First of all, 15 years of Russia’s post-Soviet history have witnessed a continuing deterioration of its economic, industrial and technological infrastructure. This social and economic crisis was highlighted recently by the series of aircraft crashes, coal mine disasters and building fires, which cost hundreds of lives. Despite its increased gold reserves, Russia is weaker economically and industrially than 15 years ago.

The “energy superpower” ambitions of the Russian ruling elite cut across the most basic needs of the majority of the country’s population. Overall, the production of energy is not rising in Russia. The impoverished population cannot afford to pay market prices for energy—whether electric, coal, natural gas or oil. More and more of the nation’s energy resources are redirected for export abroad, while national industry shrinks and the population shivers from cold. The regime’s plans to become an “energy superpower” are tied to shrinking consumption even further through freezing and starving the working class.

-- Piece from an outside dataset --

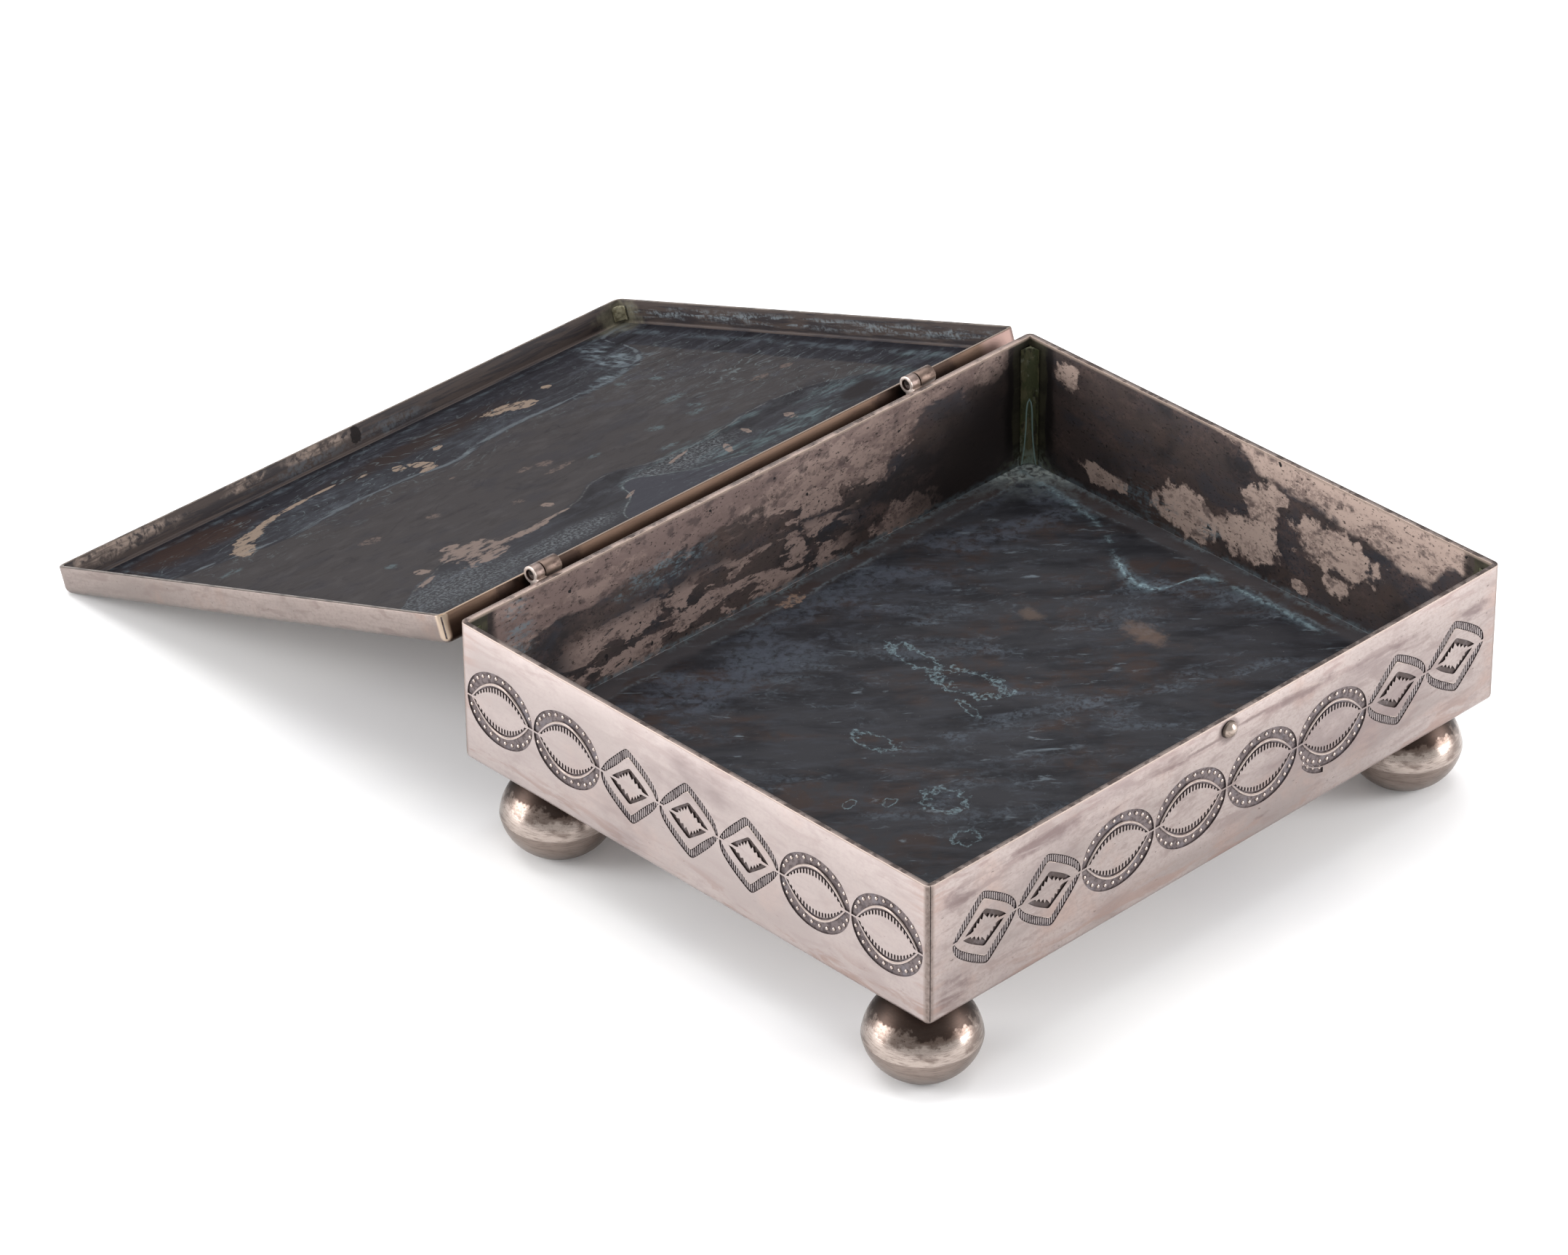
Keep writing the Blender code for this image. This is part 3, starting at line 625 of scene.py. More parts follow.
def bow(half, foot, rise, count=36):
    """A flatter arc over the same middle, from right to left, its ends at a height foot."""
    shares = [1 - 2 * i / count for i in range(count + 1)]
    return [(half * share, foot + (rise - foot) * (1 - share * share)) for share in shares]


def crescent(length):
    """Sunk outlines of the crescent punch: a beaded band, and under its ridge a groove with a comb."""
    half = half_of(length)
    rise = row_height / 2 - strike_gap / 2
    band = half_oval(half, rise) + bow(half - band_width, 0, ridge_rise + ridge_half)[::-1]
    comb = bow(half - groove_in, 0, ridge_rise - ridge_half)
    root = bow(half - slot_root_in, 0, lens_rise + slot_reach, 2 * slot_count)
    tooth = bow(half - slot_tip_in, 0, lens_rise, 2 * slot_count)
    for i in range(2 * slot_count - 1, 0, -2):
        before, middle, after = root[i + 1], root[i], root[i - 1]
        tip = tooth[i]
        for share, sink in slot_outline:
            side = before if share > 0 else after
            across = Vector(middle).lerp(Vector(side), abs(share))
            across += (Vector(tip) - Vector(middle)) * sink
            comb.append(tuple(across))
    return [band, comb]


def eased(points, steps=3):
    """The same line with smooth bends, by a curve through all of its points."""
    line = [Vector(point) for point in points]
    line = [2 * line[0] - line[1]] + line + [2 * line[-1] - line[-2]]
    result = []
    for p0, p1, p2, p3 in zip(line, line[1:], line[2:], line[3:]):
        for i in range(steps):
            t = i / steps
            result.append(0.5 * (2 * p1 + (p2 - p0) * t + (2 * p0 - 5 * p1 + 4 * p2 - p3) * t ** 2
                                 + (3 * p1 - p0 - 3 * p2 + p3) * t ** 3))
    return [tuple(point) for point in result + [line[-2]]]


def fitted(points, length):
    """Points of the chevron punch, given in millimetres, fitted to its length of the row."""
    stretch = (length - strike_gap) / punch_length
    return [((x - 0.2) * MM * stretch, y * MM) for x, y in points]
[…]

On the other hand, American imperialism has not abandoned its plans for hegemony in Eurasia. The current situation in this huge geographic space—stretching from the Baltic Sea to the Indian Ocean, from the Mediterranean straits to the Pacific Ocean—exhibits an endless series of complicated rivalries and conflicts, which can at any moment erupt in flames and turn into open armed confrontations. These trends and tendencies exclude a peaceful and good neighbourly coexistence of the countries in the region.

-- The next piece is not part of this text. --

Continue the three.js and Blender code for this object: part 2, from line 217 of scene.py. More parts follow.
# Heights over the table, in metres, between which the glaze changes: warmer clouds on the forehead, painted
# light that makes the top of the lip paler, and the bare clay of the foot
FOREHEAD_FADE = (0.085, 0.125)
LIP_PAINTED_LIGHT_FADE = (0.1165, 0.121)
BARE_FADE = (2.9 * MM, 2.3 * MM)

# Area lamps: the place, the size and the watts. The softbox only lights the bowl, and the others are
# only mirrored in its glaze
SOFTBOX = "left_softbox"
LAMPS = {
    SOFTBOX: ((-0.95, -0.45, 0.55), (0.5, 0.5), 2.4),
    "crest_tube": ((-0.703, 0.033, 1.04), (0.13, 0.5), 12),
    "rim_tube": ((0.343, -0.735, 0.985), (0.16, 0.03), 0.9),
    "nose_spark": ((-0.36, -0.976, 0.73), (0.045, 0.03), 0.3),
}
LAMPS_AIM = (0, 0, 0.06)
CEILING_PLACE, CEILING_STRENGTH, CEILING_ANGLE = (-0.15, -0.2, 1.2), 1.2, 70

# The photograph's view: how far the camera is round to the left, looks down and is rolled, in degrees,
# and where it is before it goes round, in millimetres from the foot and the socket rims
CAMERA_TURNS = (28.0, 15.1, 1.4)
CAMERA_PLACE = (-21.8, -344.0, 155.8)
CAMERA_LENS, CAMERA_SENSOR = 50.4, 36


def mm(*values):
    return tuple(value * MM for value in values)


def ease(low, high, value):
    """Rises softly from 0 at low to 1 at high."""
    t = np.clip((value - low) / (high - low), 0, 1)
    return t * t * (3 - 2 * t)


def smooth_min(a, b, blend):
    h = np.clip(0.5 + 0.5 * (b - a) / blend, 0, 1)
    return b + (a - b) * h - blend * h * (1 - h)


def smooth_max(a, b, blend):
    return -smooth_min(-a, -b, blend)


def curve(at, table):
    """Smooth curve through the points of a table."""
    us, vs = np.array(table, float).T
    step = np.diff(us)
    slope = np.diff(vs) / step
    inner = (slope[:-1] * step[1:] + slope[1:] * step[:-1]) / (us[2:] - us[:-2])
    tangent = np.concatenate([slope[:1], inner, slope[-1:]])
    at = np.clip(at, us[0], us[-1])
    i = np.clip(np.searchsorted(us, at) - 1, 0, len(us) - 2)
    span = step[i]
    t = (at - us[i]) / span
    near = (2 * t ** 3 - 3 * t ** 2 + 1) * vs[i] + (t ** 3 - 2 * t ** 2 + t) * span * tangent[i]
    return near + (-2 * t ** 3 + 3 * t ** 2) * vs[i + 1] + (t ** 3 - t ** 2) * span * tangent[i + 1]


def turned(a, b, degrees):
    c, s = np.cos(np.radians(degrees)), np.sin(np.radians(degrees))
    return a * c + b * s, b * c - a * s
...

Economic and political cooperation on the Eurasian continent is a necessity for the present and the future. But it can be achieved only by overcoming a system based on profit and on the division of the world among nation states. The peace of the region and a rational utilization of its natural wealth in the interests of the majority of its toiling population are possible only on the basis of the struggle for the United Socialist States of Europe and Asia.